Solid State Hybrid Drives (SSHDs) combine a traditional HDD with a small amount of NAND flash memory, typically 8GB to 32GB. This flash acts as a cache for frequently accessed data, allowing the drive to deliver SSD-like performance for common tasks while retaining the high capacity and lower cost-per-gigabyte of an HDD. SSHDs use intelligent caching algorithms to predict which data should be stored in the flash portion, optimizing performance over time as it learns the user's habits.

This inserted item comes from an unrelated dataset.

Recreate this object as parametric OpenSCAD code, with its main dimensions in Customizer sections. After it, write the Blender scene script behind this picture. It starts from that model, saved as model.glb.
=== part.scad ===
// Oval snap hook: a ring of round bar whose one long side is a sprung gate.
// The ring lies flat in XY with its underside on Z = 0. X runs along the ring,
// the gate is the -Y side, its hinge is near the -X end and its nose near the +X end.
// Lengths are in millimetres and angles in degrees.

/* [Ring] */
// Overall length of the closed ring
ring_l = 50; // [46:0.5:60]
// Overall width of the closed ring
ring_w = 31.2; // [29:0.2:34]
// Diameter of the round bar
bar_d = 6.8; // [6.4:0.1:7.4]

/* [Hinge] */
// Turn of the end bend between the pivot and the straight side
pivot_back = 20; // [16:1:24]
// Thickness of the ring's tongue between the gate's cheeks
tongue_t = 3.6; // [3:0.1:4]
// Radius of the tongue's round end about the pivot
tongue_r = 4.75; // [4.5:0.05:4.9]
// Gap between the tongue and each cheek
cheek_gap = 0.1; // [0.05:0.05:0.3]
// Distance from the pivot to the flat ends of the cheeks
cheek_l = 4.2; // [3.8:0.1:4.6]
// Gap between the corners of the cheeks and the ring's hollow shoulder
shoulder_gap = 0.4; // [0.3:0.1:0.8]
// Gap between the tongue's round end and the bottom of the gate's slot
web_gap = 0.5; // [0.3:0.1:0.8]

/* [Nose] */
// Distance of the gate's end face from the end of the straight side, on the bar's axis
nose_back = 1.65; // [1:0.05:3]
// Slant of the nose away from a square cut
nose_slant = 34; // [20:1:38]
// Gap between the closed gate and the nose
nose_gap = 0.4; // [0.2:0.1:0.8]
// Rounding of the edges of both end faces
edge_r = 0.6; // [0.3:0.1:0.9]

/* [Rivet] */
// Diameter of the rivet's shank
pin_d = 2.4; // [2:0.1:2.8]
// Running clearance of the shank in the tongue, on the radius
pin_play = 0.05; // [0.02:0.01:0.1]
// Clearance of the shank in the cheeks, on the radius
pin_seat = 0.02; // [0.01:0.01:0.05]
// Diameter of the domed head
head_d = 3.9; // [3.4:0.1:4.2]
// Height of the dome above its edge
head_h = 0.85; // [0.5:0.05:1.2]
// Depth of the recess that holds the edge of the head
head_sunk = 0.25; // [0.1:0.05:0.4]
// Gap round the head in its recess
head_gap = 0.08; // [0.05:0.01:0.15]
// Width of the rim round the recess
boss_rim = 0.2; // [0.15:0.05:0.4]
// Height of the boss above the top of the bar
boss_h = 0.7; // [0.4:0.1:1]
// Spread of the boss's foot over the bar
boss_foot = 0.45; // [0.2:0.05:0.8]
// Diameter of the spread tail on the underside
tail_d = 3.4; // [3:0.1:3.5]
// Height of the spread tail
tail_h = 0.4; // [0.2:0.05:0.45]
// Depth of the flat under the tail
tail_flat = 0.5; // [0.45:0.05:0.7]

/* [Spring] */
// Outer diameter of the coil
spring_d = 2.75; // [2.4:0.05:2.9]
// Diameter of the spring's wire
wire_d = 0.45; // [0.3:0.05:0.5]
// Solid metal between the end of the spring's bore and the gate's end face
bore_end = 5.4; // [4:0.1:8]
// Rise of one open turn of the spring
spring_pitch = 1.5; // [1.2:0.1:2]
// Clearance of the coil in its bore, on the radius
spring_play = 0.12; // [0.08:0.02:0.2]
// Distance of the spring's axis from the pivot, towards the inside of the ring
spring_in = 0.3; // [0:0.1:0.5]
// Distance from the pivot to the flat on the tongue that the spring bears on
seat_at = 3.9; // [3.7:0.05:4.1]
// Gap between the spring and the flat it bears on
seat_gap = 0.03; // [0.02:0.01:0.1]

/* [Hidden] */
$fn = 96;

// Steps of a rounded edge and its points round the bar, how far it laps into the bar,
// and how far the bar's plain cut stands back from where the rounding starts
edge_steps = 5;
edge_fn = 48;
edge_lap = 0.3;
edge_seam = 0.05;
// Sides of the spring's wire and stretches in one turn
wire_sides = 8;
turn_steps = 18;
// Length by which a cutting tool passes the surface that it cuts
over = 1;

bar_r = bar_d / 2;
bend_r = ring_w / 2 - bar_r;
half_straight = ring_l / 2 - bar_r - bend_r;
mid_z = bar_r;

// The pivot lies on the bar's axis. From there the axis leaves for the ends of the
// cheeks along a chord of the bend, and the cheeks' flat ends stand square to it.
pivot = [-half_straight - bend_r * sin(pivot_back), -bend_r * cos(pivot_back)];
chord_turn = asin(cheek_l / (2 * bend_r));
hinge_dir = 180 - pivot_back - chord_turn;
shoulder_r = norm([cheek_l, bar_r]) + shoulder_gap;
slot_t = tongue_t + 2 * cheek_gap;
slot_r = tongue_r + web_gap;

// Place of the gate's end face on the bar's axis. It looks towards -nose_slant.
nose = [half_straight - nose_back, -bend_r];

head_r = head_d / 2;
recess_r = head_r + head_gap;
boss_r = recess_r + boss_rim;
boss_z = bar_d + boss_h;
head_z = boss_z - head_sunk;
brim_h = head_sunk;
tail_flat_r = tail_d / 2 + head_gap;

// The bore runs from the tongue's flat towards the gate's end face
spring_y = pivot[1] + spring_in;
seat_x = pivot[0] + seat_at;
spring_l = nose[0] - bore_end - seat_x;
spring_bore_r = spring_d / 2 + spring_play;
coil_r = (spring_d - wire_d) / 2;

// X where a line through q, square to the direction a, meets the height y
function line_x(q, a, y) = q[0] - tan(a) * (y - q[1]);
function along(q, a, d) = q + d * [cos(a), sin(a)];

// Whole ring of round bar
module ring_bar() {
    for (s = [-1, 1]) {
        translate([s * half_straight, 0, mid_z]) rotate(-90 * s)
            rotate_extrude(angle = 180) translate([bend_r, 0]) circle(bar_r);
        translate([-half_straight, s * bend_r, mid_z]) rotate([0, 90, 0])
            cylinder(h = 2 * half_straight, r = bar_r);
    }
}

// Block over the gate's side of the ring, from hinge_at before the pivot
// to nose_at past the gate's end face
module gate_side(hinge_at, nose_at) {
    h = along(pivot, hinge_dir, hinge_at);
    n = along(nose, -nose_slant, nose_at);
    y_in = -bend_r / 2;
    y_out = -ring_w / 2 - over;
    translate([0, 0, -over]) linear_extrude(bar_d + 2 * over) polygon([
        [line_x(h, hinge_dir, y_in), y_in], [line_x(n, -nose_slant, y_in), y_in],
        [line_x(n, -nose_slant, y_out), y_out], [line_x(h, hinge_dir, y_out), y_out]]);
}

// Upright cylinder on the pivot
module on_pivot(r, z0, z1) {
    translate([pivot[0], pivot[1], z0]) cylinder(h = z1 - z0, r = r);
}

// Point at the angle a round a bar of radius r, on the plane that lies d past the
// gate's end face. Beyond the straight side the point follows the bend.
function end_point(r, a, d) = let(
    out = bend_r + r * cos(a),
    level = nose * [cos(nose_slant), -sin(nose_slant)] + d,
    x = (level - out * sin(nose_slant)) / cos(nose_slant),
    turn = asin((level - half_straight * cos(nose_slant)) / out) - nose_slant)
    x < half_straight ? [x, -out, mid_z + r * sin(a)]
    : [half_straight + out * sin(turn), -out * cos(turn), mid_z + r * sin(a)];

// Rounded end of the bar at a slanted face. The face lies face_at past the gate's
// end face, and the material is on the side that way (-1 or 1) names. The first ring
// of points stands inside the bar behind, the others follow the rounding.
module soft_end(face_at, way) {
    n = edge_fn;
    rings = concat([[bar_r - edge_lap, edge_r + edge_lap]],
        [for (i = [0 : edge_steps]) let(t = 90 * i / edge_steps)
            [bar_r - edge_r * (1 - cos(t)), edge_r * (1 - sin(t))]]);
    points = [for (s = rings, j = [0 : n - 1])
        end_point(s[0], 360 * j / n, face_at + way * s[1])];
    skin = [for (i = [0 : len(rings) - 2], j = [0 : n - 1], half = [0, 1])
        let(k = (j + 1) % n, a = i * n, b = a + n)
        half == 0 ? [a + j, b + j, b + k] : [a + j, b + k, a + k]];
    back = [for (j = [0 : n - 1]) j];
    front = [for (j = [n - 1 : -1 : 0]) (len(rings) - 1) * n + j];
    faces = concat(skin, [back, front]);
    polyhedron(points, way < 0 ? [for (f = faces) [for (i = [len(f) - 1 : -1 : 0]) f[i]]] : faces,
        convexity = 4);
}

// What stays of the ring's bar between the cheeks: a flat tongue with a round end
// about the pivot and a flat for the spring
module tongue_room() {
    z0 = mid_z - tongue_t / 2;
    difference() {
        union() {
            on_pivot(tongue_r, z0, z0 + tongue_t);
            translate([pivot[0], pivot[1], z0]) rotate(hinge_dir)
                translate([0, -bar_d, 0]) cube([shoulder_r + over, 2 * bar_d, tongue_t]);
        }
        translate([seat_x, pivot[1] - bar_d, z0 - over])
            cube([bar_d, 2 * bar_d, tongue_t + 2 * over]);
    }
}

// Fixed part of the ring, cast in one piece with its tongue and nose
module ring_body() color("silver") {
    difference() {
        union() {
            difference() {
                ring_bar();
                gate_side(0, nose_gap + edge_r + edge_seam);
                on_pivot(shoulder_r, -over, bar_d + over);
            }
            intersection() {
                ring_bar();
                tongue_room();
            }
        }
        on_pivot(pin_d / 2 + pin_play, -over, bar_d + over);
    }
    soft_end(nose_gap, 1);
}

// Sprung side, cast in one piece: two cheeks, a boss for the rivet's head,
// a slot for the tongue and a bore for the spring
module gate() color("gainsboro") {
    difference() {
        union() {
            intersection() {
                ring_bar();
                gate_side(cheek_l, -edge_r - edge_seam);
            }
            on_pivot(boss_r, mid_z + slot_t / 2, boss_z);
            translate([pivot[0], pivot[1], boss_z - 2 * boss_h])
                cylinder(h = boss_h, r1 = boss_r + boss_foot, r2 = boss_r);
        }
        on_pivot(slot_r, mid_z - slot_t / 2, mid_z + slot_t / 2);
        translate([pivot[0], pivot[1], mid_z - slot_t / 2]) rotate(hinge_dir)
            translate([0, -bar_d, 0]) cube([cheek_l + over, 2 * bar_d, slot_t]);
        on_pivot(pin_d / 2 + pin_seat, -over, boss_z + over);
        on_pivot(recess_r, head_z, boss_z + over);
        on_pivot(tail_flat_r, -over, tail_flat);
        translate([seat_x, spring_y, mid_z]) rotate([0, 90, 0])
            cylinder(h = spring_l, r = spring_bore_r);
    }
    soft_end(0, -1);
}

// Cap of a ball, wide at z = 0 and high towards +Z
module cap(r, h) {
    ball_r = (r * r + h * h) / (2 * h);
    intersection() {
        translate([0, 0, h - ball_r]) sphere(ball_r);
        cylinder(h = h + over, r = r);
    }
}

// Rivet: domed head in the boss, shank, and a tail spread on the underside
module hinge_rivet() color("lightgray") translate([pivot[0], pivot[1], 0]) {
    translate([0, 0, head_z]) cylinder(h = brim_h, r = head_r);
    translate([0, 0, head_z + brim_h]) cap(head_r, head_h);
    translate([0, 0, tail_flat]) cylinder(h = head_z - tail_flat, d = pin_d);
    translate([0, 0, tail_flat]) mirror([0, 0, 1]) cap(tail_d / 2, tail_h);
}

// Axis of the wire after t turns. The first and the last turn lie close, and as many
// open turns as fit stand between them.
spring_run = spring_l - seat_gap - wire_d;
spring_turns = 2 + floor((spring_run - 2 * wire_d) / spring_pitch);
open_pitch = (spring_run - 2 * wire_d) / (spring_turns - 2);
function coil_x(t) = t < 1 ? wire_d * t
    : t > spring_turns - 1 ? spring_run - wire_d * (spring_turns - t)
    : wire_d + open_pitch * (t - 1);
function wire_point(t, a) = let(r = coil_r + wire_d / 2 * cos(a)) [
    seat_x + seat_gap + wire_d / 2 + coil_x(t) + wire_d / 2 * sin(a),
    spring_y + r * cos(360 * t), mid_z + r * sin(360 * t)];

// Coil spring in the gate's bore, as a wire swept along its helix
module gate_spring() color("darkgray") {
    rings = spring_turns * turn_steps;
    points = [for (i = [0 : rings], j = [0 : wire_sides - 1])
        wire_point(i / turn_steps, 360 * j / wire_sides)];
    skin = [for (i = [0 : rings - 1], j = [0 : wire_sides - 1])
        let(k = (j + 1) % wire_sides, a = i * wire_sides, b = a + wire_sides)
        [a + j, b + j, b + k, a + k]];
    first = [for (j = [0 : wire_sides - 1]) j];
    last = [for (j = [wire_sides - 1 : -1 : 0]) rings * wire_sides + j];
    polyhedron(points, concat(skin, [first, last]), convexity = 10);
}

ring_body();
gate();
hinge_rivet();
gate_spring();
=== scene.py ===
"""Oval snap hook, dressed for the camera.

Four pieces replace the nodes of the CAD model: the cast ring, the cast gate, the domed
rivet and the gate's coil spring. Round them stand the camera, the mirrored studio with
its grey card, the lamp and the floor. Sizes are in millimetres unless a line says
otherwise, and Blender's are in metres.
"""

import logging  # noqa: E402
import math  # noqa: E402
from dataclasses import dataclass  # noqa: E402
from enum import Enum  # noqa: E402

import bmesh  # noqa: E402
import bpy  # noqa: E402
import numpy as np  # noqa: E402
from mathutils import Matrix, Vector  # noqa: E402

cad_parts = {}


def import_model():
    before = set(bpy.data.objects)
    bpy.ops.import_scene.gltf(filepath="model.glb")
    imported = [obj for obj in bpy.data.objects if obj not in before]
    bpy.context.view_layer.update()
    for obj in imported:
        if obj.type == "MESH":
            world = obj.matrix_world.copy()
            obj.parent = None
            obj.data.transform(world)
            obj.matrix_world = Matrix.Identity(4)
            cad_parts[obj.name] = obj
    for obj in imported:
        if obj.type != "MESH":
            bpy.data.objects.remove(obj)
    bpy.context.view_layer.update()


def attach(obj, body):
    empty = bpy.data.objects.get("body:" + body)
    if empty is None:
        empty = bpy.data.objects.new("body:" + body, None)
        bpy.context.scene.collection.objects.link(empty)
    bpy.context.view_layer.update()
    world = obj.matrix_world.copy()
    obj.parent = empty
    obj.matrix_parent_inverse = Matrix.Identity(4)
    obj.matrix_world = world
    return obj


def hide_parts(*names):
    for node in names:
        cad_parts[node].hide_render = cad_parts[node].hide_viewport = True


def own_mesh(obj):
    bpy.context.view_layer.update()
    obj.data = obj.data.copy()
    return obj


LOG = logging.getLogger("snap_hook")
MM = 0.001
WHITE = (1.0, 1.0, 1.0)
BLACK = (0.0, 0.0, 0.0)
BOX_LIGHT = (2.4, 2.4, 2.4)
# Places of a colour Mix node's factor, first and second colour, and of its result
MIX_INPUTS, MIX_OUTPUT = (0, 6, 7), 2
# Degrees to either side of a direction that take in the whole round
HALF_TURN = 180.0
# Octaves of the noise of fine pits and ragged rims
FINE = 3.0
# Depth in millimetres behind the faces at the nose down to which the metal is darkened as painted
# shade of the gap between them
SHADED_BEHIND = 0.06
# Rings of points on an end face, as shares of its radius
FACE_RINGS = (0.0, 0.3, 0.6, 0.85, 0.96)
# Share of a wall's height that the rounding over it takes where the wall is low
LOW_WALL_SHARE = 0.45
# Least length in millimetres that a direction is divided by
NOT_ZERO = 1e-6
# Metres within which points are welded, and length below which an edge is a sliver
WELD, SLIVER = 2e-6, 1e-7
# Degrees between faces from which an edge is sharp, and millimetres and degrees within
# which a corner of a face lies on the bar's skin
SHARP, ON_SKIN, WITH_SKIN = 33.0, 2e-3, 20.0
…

Intel's Optane Memory technology takes a different approach to storage hybridization. Instead of integrating flash memory into the HDD itself, Optane operates as a separate, high-speed cache drive that works in conjunction with a standard HDD or SSD. Optane memory uses 3D XPoint technology, which offers lower latency and higher endurance compared to NAND flash. This allows for more aggressive caching strategies and can provide a significant boost to system responsiveness, particularly for frequently accessed files and applications.
Both SSHDs and Optane-based solutions offer a middle ground for users who find pure SSD solutions too expensive for their capacity needs but desire better performance than traditional HDDs can provide. These hybrid approaches are particularly beneficial in scenarios where users have a mix of frequently accessed data (which benefits from the fast cache) and large amounts of less frequently used data (which can be stored on the higher-capacity portion).
When considering a hybrid storage solution, it's important to evaluate your specific usage patterns and performance requirements. While these technologies can offer significant improvements over traditional HDDs, they may not match the consistent high performance of a pure SSD setup, especially for users with workloads that frequently exceed the size of the cache.